Industri ini juga merupakan salah satu komoditi yang paling potensial bagi
transaksi perdagangan internasional, karena mempunyai segmen pasar yang sangat
luas dan mampu melewati batas-batas negara. Selain itu musik dan lagu juga
dinikmati oleh seluruh kalangan masyarakat tanpa mengenal batas usia. Dengan
demikian musik dan lagu sebagai sebuah komoditas yang mempunyai nilai ekonomis
yang tinggi.
Perlindungan hak cipta pada umumnya
berarti bahwa penggunaan atau pemakaian dari hasil karya tertentu hanya dapat
dilakukan dengan ijin dari pemilik hak tersebut. Yang dimaksud menggunakan atau
memakai di sini adalah mengumumkan, memperbanyak ciptaan atau memberikan ijin
untuk itu.
Tidak ada Hak Cipta untuk kegiatan berikut ini :
a. hasil rapat terbuka lembaga-lembaga Negara
b. peraturan perundang-undangan
c. pidato kenegaraan atau pidato pejabat Pemerintah
d. putusan pengadilan atau penetapan hakim; atau
e. keputusan badan arbitrase atau keputusan badan-badan sejenis
lainnya.
Pembatasan Hak Cipta
Dalam Undang-undang Hak Cipta yang
berlaku di Indonesia, beberapa hal diatur sebagai dianggap tidak melanggar hak
cipta (pasal 14–18).
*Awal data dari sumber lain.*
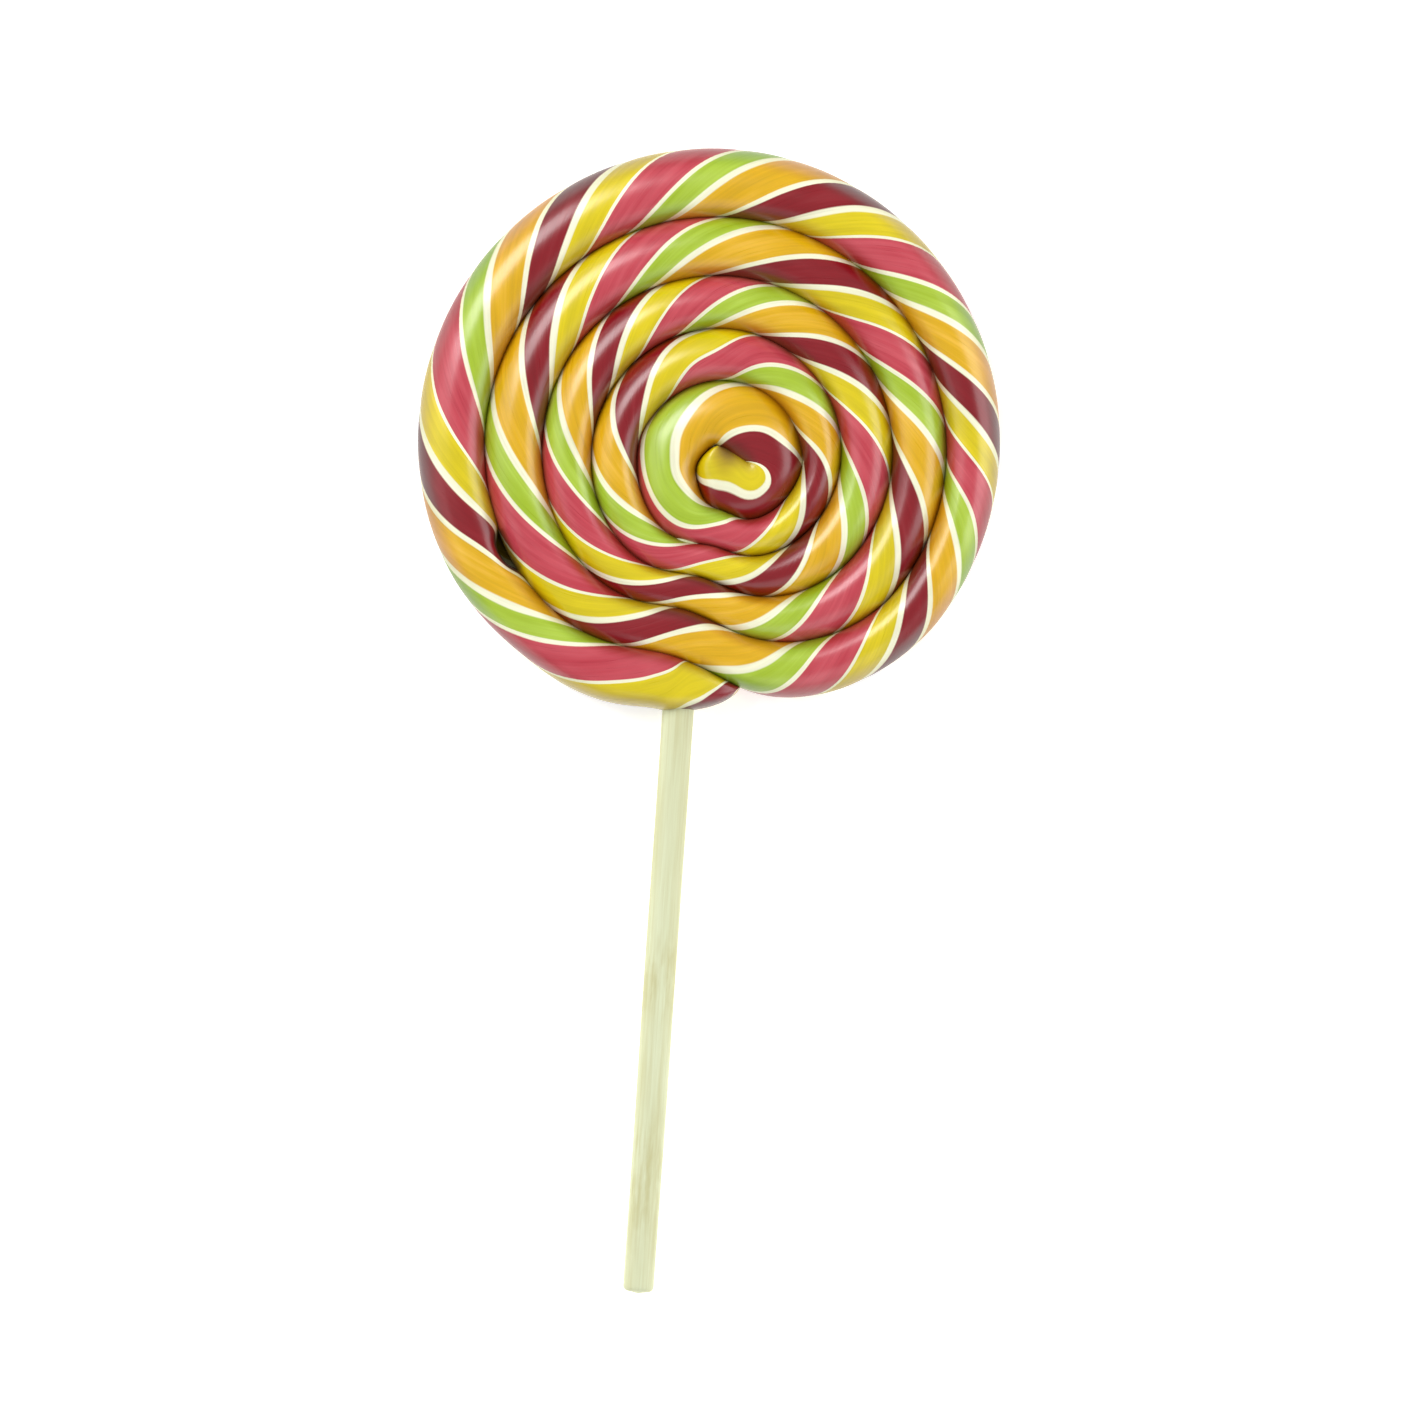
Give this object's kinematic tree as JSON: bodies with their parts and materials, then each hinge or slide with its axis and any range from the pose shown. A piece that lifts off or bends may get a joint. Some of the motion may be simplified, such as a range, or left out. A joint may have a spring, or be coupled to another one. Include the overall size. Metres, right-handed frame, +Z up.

Pemakaian ciptaan tidak dianggap sebagai pelanggaran hak
cipta apabila sumbernya disebut atau dicantumkan dengan jelas dan hal itu
dilakukan terbatas untuk kegiatan yang bersifat nonkomersial termasuk untuk
kegiatan sosial, misalnya, kegiatan dalam lingkup pendidikan dan ilmu
pengetahuan, kegiatan penelitian dan pengembangan, dengan ketentuan tidak
merugikan kepentingan yang wajar dari penciptanya.
Pemegang Hak Cipta yang
bersangkutan diwajibkan untuk memberikan izin kepada pihak lain untuk
menerjemahkan dan/atau memperbanyak Ciptaan tersebut di wilayah Negara Republik
Indonesia dalam waktu yang ditentukan.
Untuk lembaga penyiaran yang
menyisipkan suatu ciptaan, lembaga penyiaran ini harus memberikan imbalan yang
layak kepada Pemegang Hak Cipta yang bersangkutan apabila mengumumkan ciptaan
dari pemilik ciptaan tersebut.
Proses Pendaftaran HAKI
Di Indonesia, pendaftaran ciptaan
bukan merupakan suatu keharusan bagi pencipta atau pemegang hak cipta, dan
timbulnya perlindungan suatu ciptaan dimulai sejak ciptaan itu ada atau
terwujud dan bukan karena pendaftaran[2].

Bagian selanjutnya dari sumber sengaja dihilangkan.